# The Azimuth Project Receiver Operating Characteristic analysis (Rev #1)

## Idea

When creating any system which maps from inputs to a classification output, but particularly machine learning classifiers, there are multiple kinds of error (false positive, etc). It’s desirable to be able to says which are the “better” classifiers even without fully committing to the relative importance of the various kinds of errors.
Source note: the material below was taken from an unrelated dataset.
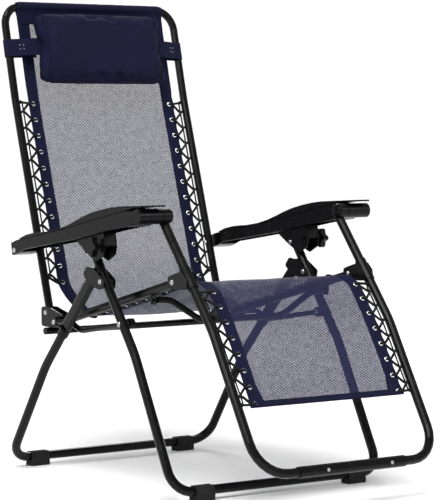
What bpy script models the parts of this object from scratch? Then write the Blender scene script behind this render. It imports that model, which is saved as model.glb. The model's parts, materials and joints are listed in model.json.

Receiver Operating Characteristic (ROC) analysis is a method for doing this to extent the possible.

## Details

Note: for simplicity, we describe the case where the class prior probability of a data item being a particular class is equal; analogous results hold in the uneven prior case.

### Kinds of errors

Consider a system where each item has a feature vector $f \in F$ and a class $c \in C$. Then given classifier $\xi : F \rightarrow C$, on a data set $\{(f_i,c_i)\}$ it will in general have some misclassifications where $\xi(f_j) = d_j \ne c_j$; each is an instance of misclassifying $c_j$ as $d_j$. In the two class case, which we specialise to until further notice, these get the special names false positive (fp) ($d=true$ when $c=false$) and false negative (fn) ($d=false$ when $c=true$), along with the correct classifications true positive (tp) and true negatives (tn). Note that in the limit there are the relations

(1)$tp+fp=1 \quad and tn+fn=1$

so that one has some freedom in terms of which variables to use.